- _Task prompt_
The material below holds a span beginning at the line with "What build123d script" and ending at the line with "# The origin". Quote that span exactly, both ends included, and only that span.
____________
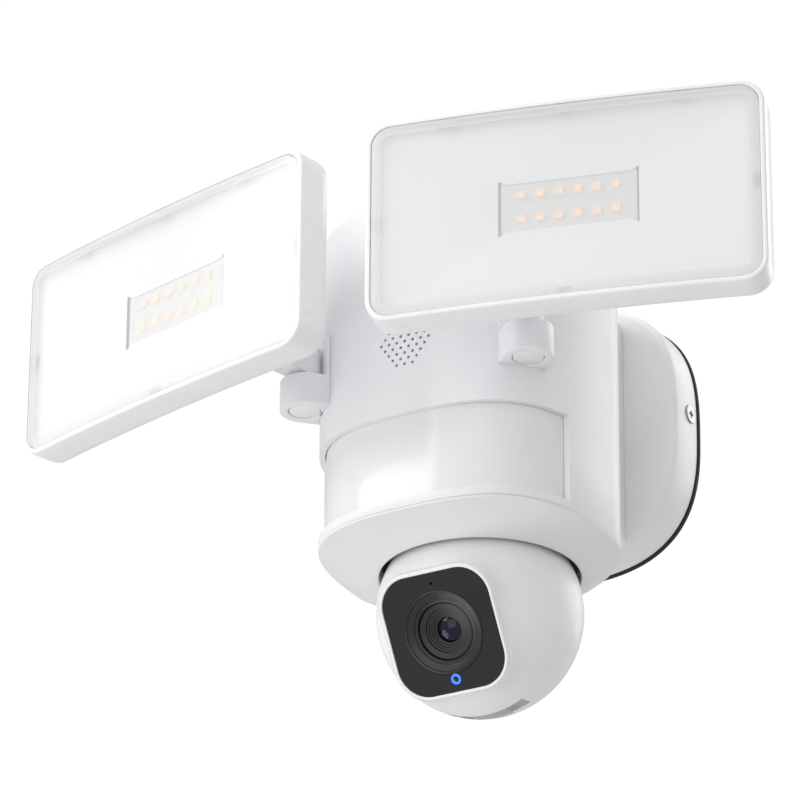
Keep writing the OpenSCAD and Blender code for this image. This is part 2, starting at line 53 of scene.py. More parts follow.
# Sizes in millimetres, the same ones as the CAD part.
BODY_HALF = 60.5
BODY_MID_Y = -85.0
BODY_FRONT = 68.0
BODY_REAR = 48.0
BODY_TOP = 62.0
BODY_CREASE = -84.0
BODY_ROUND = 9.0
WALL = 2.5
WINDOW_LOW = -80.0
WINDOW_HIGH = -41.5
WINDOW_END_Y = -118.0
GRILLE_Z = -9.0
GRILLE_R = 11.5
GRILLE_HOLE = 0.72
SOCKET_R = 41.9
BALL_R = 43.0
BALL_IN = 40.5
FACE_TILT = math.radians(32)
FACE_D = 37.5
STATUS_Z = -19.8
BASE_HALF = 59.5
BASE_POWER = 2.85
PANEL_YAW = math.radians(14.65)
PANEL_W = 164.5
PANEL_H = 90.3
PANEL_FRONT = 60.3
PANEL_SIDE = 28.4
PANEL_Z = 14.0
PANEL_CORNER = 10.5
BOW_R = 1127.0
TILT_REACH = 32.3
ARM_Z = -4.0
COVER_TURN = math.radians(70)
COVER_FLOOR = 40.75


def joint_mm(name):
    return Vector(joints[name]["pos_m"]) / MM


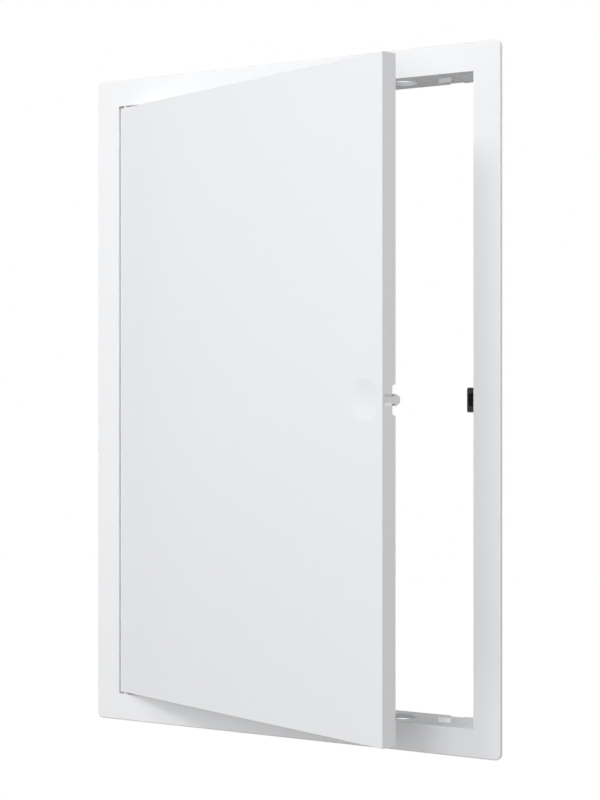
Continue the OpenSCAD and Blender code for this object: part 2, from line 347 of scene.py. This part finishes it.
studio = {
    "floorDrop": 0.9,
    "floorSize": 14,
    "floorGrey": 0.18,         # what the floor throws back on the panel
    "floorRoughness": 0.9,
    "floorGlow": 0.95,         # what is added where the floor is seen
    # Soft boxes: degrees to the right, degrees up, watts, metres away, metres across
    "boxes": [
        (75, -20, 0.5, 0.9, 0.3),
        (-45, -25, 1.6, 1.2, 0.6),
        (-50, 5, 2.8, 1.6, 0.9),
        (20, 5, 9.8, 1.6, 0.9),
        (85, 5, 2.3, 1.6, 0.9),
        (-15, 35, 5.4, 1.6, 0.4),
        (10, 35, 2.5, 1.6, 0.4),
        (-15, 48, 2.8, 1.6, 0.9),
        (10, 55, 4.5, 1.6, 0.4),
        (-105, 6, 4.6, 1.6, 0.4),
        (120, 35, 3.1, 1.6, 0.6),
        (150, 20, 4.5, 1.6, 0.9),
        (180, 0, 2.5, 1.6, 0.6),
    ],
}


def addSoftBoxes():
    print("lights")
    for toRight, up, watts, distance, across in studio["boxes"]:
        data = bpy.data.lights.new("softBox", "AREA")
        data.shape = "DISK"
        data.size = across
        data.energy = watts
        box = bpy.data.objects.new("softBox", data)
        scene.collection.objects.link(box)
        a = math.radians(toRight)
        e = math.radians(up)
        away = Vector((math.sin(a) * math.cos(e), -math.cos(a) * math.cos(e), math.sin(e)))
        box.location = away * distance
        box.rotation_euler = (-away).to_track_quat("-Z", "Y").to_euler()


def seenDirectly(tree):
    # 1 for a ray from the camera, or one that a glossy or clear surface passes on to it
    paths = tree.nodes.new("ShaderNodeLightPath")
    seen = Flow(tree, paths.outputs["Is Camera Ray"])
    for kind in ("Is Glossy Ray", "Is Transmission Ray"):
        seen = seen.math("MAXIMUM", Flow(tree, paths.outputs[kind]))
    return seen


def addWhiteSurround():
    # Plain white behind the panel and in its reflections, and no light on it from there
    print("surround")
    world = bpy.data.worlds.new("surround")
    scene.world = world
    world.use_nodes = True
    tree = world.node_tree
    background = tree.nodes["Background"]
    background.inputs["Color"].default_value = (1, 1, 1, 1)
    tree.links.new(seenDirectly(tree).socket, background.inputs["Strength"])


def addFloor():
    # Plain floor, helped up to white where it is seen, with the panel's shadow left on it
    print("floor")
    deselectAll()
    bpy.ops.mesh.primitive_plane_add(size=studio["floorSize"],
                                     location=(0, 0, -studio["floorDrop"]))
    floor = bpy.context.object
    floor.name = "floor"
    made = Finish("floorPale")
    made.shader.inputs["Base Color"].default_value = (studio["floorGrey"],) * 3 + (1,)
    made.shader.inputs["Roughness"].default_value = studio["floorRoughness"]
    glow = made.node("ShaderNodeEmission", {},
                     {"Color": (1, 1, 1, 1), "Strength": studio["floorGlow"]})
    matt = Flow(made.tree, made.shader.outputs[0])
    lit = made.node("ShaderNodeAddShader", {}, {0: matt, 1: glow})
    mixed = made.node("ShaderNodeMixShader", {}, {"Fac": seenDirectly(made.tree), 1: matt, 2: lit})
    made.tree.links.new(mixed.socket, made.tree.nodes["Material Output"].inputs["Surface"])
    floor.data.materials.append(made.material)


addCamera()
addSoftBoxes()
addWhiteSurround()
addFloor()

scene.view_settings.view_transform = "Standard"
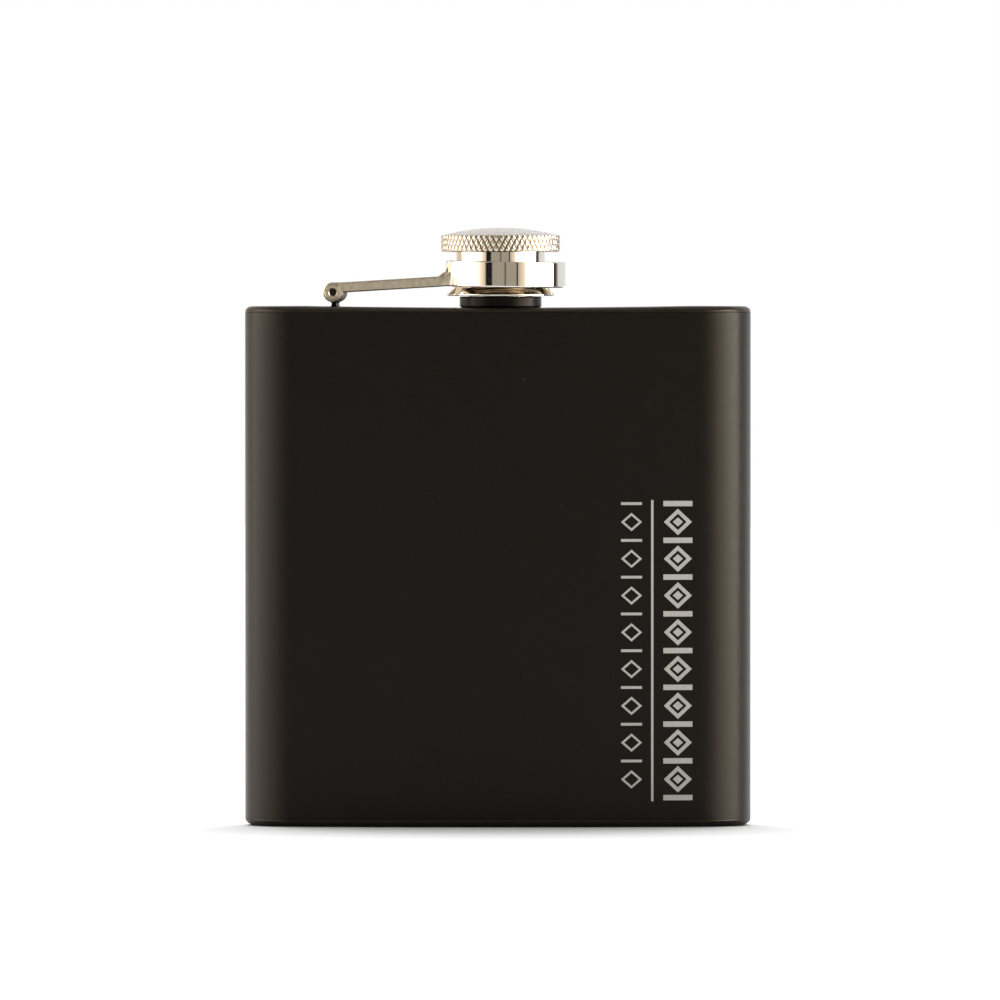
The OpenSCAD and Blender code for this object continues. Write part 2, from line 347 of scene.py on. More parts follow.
____________
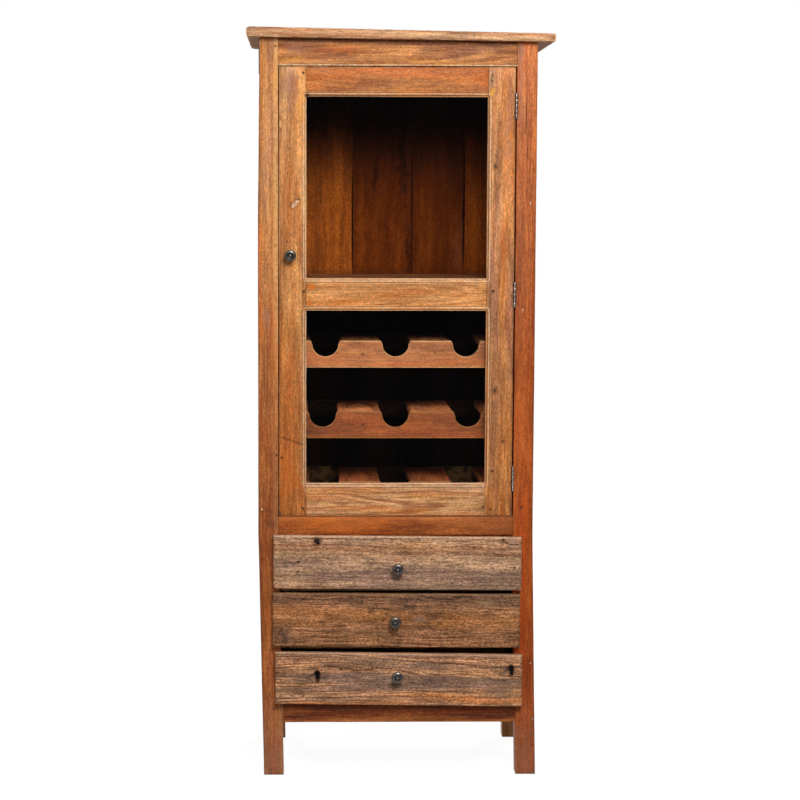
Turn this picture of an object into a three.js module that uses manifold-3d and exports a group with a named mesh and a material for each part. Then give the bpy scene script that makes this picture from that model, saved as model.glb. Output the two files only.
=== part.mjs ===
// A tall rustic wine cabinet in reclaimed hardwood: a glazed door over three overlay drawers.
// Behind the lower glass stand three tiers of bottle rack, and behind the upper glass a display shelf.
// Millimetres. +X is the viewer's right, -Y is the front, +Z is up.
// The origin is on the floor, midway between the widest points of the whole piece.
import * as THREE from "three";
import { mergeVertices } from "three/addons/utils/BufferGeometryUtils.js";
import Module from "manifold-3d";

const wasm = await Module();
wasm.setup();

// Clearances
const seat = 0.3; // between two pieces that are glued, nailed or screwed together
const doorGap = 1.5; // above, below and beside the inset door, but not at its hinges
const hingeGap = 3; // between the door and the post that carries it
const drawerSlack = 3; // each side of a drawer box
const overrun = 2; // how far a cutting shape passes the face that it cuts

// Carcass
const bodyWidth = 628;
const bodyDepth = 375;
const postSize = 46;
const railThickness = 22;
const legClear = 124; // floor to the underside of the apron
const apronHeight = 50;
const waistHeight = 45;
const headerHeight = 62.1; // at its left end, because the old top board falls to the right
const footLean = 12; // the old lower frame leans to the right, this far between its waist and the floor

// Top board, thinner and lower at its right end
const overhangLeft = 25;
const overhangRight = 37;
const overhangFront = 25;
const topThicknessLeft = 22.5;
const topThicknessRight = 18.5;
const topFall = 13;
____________
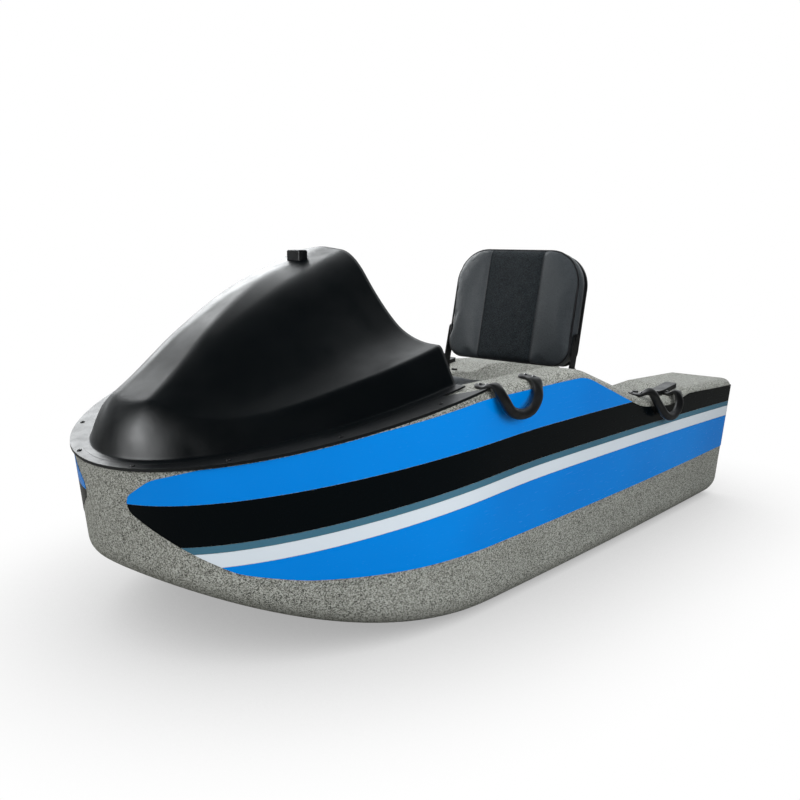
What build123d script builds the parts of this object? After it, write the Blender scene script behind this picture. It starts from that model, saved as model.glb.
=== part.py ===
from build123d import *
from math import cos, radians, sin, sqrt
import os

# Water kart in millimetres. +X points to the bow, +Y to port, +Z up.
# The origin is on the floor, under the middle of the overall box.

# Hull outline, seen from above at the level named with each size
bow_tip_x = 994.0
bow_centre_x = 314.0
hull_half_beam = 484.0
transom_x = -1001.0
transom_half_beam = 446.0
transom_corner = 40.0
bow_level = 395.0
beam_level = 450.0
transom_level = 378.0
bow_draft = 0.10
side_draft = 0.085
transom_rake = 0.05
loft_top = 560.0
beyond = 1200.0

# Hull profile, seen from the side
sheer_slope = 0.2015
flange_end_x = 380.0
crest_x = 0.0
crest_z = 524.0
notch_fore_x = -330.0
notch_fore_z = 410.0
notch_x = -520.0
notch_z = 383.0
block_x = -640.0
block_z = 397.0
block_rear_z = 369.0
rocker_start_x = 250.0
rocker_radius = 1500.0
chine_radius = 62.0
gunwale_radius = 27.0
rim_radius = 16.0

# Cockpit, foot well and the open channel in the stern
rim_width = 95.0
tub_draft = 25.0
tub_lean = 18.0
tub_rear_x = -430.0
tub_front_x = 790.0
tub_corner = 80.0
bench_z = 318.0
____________
- _Task solution_
What build123d script builds the parts of this object? After it, write the Blender scene script behind this picture. It starts from that model, saved as model.glb.
=== part.py ===
from build123d import *
from math import cos, radians, sin, sqrt
import os

# Water kart in millimetres. +X points to the bow, +Y to port, +Z up.
# The origin is on the floor, under the middle of the overall box.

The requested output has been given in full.